Потом он доносил царю, что в Дорогобужском уезде 300 человек мещан и холопей пошли в его государеву сторону ко Брянску, — что за ними была погоня, но не догнала до рубежа. «А к зиме» (продолжал он) «зговариваютца холопи и ссылаютца, и чаять что будет в государеву сторону больши 10.000 человек, только де иные пойдут от хлебного недороду, пометав жены свои и детей; а ныне поборы большие с пашенных мужиков: со всех без обходу правят по рублю, а говорят, что будет и больши того».
Это были многозначительные данные для хозяйливых царских советников. Не меньше важно было и следующее известие Кунакова.
«Паны-рада литовские с корунными в розни за то: литовские говорят, что они казакам никакие налоги не делали, а налога им учинилась и кровь многая разлилася от корунных, и ныне в том шкода учинилась всей Речи Посполитой; и на сейме де они, литовские, о том радить не будут: как они о том хотят, так пусть и делают. И боятся, что за тем сейм не окончится, и они чают войны; паче прежнего».
Независимо от пререканий с Литвою, Варшава была крайне недовольна Зборовским договором. Паны, тормозившие сборы короля в поход, удовлетворились бы только совершенным поражением неприятеля. Держа в руках договорные пункты, не хотели они слушать сочиненных иезуитскою факциею рассказов о подвигах, которые отвели Яну Казимиру почетное место между польскими полководцами, — рассказов о том: как во время похода шел он посреди войска, в пыли, под ветром, под дождем; с каким самозабвением водил он то одну, то другую часть войска в огонь; с каким жаром и величием обращал смущенных ротмистров к исполнению долга, восклицая к жолнерам: «За мной! я вам ротмистр»! Зная короля за границей и дома, в монашеском и светском звании, вельможные доматоры относились к деланной молве недоверчиво и находили заключенный королем договор позорным; а вельможные шалуны преследовали его в Варшаве пасквилями, наклеивали их на стенах, пели на улицах и даже на придворных празднествах, дававшихся по случаю победы над казаками и татарами. Королю советовали отыскать людей, которые не только позорили его, как государя, но представляли в унизительном виде и его домашнюю жизнь. Но Ян Казимир боялся публичной обороной вызвать на свет многое творившееся в потемках.
Ангелы хранители его распустили слух, будто бы он припомнил своим советникам замечание Тацита, писателя слишком для него серьезного, — что оскорбительная клевета теряет свою силу, когда ею пренебрегают, и внушает себе веру, когда на нее гневаются.

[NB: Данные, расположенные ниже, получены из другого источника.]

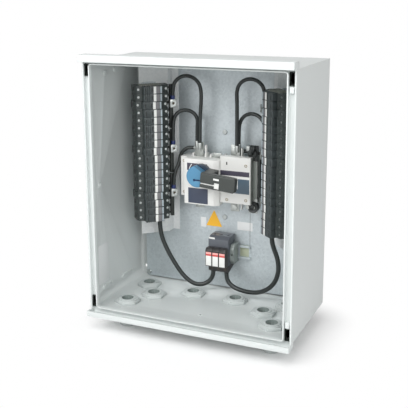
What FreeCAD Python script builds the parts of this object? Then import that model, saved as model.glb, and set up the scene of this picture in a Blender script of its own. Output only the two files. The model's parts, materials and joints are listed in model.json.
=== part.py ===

Как бы то ни было, только политическое развращение, усилившееся при Владиславе IV, приняло характер истинно зловещий при его брате. Панская республика покарала сама себя, низведя королевское достоинство с благотворной высоты его и облекши священным саном столь недостойную личность. Каков бы ни был Ян Казимир по своим умственным недостаткам и по своим сердечным порокам, но они были слишком явственны во время решения вопроса: кому царствовать в Польше? Теперь панам осталось только повторять нашу малорусскую пословицу: «бачили очі, що купували: їжте, хоч повилазьте».
Справедливо, или нет оценивал Кунаков силу сопротивления некогда грозной Польши, в случае, когда бы решено было покарать ее за все грехи, но из его донесений видно, что москали не высоко ценили теперь польскую воинственность. Эпоха царя Алексея Михайловича была началом усовершенствования московской рати, доконченного Петром Великим. Побитые под Смоленском царские люди озаботились лучшим устройством полков своих. Сами поляки, по словам Кунакова, говорили, что «ныне Москва стала суптельна и час от часу суптельнейши, и райтарского строю войско устроено ныне вновь — многие полки: также и на (московской) Украине все люди ратного строю навычны, изучены вновь, чего перед тем николи не бывало; а жолнеры только свое панство плюндрують, а от казаков всегды утекают, нигде против них не стоять».